The Movistar Strike Committee – who call their strike The Revolt of the Ladders for their distinctive use of ladders in their demonstrations – rejected the unions’ negotiated peace and declared an ‘indefinite strike’ which has now lasted for over forty-eight days. They have said that they will continue to strike until their basic conditions for an agreement have been met, and those include an 8-hour day, forty-hour week, employer payment of working gear and protection, and for a dignified ‘social’ salary which can support their families together with four weeks holidays to enjoy time away from work. From the unions the strikers demand their own seat at the bargaining table – a representative of the strike committee – in place of an external representative sent from the dominant unions, in whom, they made abundantly clear, they have very little trust. When strikers are having to negotiate with both the company and the union, you know something has gone awry.

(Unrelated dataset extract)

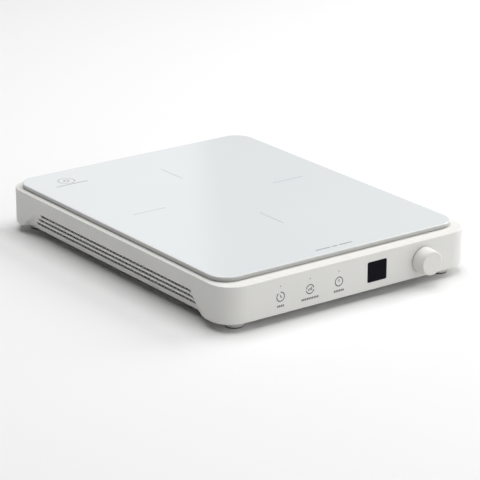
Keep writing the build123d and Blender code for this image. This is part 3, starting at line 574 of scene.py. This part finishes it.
def add_glass():
    """The glass plate with a ground lower edge and a polished, rounded upper edge."""
    half = (glass_high - glass_low) / 2
    middle = (glass_high + glass_low) / 2
    top = glass_high.z - print_film
    profile = [(glass_lower_chamfer, glass_low.z), (0.0, glass_low.z + glass_lower_chamfer)]
    for i in range(glass_round_steps + 1):
        angle = pi / 2 * i / glass_round_steps
        inset = glass_upper_round * (1 - cos(angle))
        profile.append((inset, top - glass_upper_round * (1 - sin(angle))))
    profile.append((glass_upper_round + glass_top_margin, top))
    mesh_data = bmesh.new()
    rings = []
    for inset, height in profile:
        outline = rounded_outline(half.x - inset, half.y - inset, glass_corner - inset)
        ring = [mesh_data.verts.new((middle.x + x, middle.y + y, height)) for x, y in outline]
        rings.append(ring)
    skin_rings(mesh_data, rings)
    piece = add_piece("glass_slab", mesh_data, "white_glass")
    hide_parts("glass_plate")


add_glass()

# ---------------------------------------------------------------- marks on the glass
zone_centre = (0.0, 27.0 * mm)
zone_inner = 62 * mm
zone_outer = 98 * mm
zone_line = 1.6 * mm
zone_grey = (0.62, 0.64, 0.66)
corner_centre = (-94 * mm, 147.5 * mm)
corner_ring = 8 * mm
corner_ring_line = 0.9 * mm
corner_eye = 2.5 * mm
corner_eye_line = 1.2 * mm
corner_bar_left = -112 * mm
corner_bar_right = -77 * mm
corner_bar_y = 136.5 * mm
corner_bar_line = 1.4 * mm
corner_grey = (0.40, 0.41, 0.42)
front_dashes = ((-22 * mm, -6 * mm), (-4 * mm, 2 * mm), (4 * mm, 18.5 * mm))
front_y = -147 * mm
front_line = 1.9 * mm
front_grey = (0.42, 0.43, 0.44)
gloss_print = 0.133


def glass_plane():
    """The upper face of the glass plate."""
    return PrintPlane((0, 0, glass_high.z - print_film), (1, 0, 0), (0, 1, 0))


def add_zone_marks():
    """Four dashes round the cooking zone."""
    plane = glass_plane()
    for quarter in range(4):
        angle = quarter * pi / 2
        way = Vector((cos(angle), sin(angle)))
        start = Vector(zone_centre) + way * zone_inner
        end = Vector(zone_centre) + way * zone_outer
        plane.ribbon([start, end], zone_line)
    plane.finish("zone_marks", "white_glass", zone_grey, gloss_print)


def add_corner_mark():
    """A plain ring and bar near the rear left corner."""
    plane = glass_plane()
    plane.arc(corner_centre, corner_ring, 0, 360, corner_ring_line)
    plane.arc(corner_centre, corner_eye, 0, 360, corner_eye_line)
    plane.ribbon([(corner_bar_left, corner_bar_y), (corner_bar_right, corner_bar_y)], corner_bar_line)
    plane.finish("corner_mark", "white_glass", corner_grey, gloss_print)


def add_front_mark():
    """A plain broken line at the front edge."""
    plane = glass_plane()
    for start, end in front_dashes:
        plane.ribbon([(start, front_y), (end, front_y)], front_line)
    plane.finish("front_mark", "white_glass", front_grey, gloss_print)


add_zone_marks()
add_corner_mark()
add_front_mark()

# ---------------------------------------------------------------- touch marks
touch_first = -79.5 * mm
touch_pitch = 32 * mm
touch_height = 24.2 * mm
ring_radius = 4.1 * mm
ring_line = 0.95 * mm
hand_line = 0.95 * mm
timer_rings = ((-235, 90),)
timer_hands = ((-0.3 * mm, 1.7 * mm), (0.0, 0.0), (1.4 * mm, -0.9 * mm))
mode_rings = ((10, 170), (190, 350))
mode_bars = ((-1.7 * mm, 0.4 * mm), (0.0, 1.2 * mm), (1.7 * mm, 1.8 * mm))
mode_bar_foot = -1.3 * mm
power_rings = ((0, 360),)
power_tick = ((0.0, -0.2 * mm), (0.0, 2.2 * mm))
label_dashes = {"timer": 4, "mode": 10, "power": 6}
label_height = 15.7 * mm
label_line = 1.9 * mm
label_dash = 1.4 * mm
label_gap = 0.5 * mm
print_grey = (0.12, 0.12, 0.12)
matt_print = 0.375


def touch_plane(index):
    """The front face, with its origin on one touch mark."""
    origin = (touch_first + index * touch_pitch, housing_low.y, touch_height)
    return PrintPlane(origin, (1, 0, 0), (0, 0, 1))


def add_rings(plane, parts):
    """The ring round a touch mark, whole or in parts, each from start to end in degrees."""
    for start, end in parts:
        plane.arc((0, 0), ring_radius, start, end, ring_line)


def add_label(plane, count):
    """A row of plain dashes under a touch mark, centred."""
    drop = label_height - touch_height
    start = -(count * label_dash + (count - 1) * label_gap) / 2
    for i in range(count):
        left = start + i * (label_dash + label_gap)
        plane.ribbon([(left, drop), (left + label_dash, drop)], label_line)


def add_timer_mark():
    """An open ring with two hands."""
    plane = touch_plane(0)
    add_rings(plane, timer_rings)
    plane.ribbon(timer_hands, hand_line)
    add_label(plane, label_dashes["timer"])
    plane.finish("timer_mark", "housing_plastic", print_grey, matt_print)


def add_mode_mark():
    """A ring in two parts with three level bars."""
    plane = touch_plane(1)
    add_rings(plane, mode_rings)
    for offset, top in mode_bars:
        plane.ribbon([(offset, mode_bar_foot), (offset, top)], hand_line)
    add_label(plane, label_dashes["mode"])
    plane.finish("mode_mark", "housing_plastic", print_grey, matt_print)


def add_power_mark():
    """A ring with a short upright tick."""
    plane = touch_plane(2)
    add_rings(plane, power_rings)
    plane.ribbon(power_tick, hand_line)
    add_label(plane, label_dashes["power"])
    plane.finish("power_mark", "housing_plastic", print_grey, matt_print)


add_timer_mark()
add_mode_mark()
add_power_mark()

As relations between the strikers and the unions soured, the strikers turned to other labour and social allies to gain legal protection and financial support. The anarcho-sindicalist General Confederationof Labour (CGT), together with the minority Alternative Workers’ Union (AST) and the Union Commission of the Base (COBAS), are providing organisational support until talks can be arranged, while friends at the cooperative and social bank Co-op57 have provided substantial support to the strikers’ Resistance Fund for workers and their families who have now gone over one month without a pay-check, one month and one more missed mortgage payment, one month and one more meeting with the bank manager, one month and one more fight with their husbands or wives, one more month and one less day out with their boys and girls, one less kilo of meat in the fridge.

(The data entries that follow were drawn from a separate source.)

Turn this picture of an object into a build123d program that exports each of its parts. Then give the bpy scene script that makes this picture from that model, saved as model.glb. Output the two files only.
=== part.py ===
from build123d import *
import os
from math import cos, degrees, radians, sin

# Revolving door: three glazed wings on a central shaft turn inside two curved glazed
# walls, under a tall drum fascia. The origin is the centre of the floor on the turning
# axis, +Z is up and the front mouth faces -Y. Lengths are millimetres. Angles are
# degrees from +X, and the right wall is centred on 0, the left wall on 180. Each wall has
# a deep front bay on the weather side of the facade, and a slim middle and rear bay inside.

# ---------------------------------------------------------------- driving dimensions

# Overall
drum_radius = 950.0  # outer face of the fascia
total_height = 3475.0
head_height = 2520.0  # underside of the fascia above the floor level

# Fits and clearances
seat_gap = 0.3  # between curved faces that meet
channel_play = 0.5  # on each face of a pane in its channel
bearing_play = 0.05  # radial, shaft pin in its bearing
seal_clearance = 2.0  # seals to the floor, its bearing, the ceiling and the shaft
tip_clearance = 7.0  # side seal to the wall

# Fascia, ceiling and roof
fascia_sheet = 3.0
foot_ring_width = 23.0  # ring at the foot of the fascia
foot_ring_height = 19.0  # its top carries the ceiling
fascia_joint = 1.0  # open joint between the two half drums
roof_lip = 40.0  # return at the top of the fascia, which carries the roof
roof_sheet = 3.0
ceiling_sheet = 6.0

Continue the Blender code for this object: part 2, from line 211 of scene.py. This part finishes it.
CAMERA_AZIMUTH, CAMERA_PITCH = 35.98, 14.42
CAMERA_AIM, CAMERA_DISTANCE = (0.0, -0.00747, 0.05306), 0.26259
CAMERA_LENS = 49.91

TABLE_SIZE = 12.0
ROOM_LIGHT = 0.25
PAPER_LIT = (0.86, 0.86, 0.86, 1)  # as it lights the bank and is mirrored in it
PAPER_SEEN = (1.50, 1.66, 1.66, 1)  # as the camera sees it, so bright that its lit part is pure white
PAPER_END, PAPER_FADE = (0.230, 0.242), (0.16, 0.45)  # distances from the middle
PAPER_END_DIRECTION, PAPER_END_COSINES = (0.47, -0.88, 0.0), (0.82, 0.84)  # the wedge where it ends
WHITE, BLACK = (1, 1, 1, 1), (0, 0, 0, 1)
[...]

This financial desperation, organisational isolation and negotiational exclusion has led the Barcelona strikers – and there are hundreds, thousands more in Madrid and around all of Spain – to occupy the Movistar headquarters in the main square Plaza Catalunya, hoping it will finally push management to come to the negotiating table, and hoping at least to bring media attention to the cause. The occupation has seen the headquarters’ facade covered in paint and placards while its interior is a mess of papers and posters around the group of strikers who now eat and sleep in the building. Previous attempts at garnering the people’s support have included protests and marches through the city’s streets together with other attempts at occupations of key buildings, the last of which lasted less than half a day before a truce was called in the illusory promise of serious talks, which the strikers claim were held in bad faith, with riot-police surrounding the negotiation meeting-place and accusations of illegitimacy from management. The current occupation might not last much longer than that, but then again, it might not need to. It was only last night, the second night of their occupation, when Barcelona elected as mayor an anti-austerity and anti-eviction candidate from a coalition of community activists who have promised to give unwavering support to the strikers. All of a sudden then, the Movistar-Telefonica strikers have friends in high places.

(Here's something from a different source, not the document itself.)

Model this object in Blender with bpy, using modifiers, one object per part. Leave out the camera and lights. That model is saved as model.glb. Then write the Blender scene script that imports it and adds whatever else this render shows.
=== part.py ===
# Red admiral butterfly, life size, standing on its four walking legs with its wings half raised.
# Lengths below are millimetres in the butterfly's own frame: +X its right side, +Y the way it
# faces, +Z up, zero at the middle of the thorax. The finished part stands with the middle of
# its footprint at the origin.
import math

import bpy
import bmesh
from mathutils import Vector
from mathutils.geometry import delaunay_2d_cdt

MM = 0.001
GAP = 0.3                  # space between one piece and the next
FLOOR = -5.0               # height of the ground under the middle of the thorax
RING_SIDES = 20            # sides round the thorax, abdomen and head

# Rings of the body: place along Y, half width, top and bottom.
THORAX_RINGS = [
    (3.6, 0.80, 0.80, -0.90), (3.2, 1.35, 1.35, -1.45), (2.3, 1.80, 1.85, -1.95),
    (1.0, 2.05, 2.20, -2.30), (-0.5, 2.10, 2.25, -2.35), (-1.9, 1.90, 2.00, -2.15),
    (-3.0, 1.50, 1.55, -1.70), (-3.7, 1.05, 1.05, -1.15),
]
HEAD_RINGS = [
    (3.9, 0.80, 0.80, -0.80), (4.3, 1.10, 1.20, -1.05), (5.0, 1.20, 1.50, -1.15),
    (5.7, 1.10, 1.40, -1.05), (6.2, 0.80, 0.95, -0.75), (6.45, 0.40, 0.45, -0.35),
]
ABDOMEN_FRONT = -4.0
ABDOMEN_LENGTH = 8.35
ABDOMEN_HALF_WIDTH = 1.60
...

Whether they win or they lose, and whether they can arrive at a compromise or not, what is clear is that this event is indicative of something larger going on in the population – and that is the collapse in faith in the trustworthiness, representativeness and utility of the country’s two main trade union confederations. Words of cynicism and distrust are repeatedly heard by activists of the country’s countless social movements, whether it is the excluded and isolated Movistar-Telefonica strikers, the powerful and popular PAH platform of indebted mortgage holders and evictees, or whether it is just ordinary people who see the union movement as but one more player in capital-P politics, even to the extent that they form part of the hated casta, the ruling class. How nuanced, fair and widespread these sentiments are may be debatable and unknowable, but it is clear that the old high-level negotiations, a growing distance between representatives and supporters, together with the awkward arrangements of public funding and public institutionalisation, have made people turn away from the traditional labour movement to establish alternative forms of pushing for social justice and equity.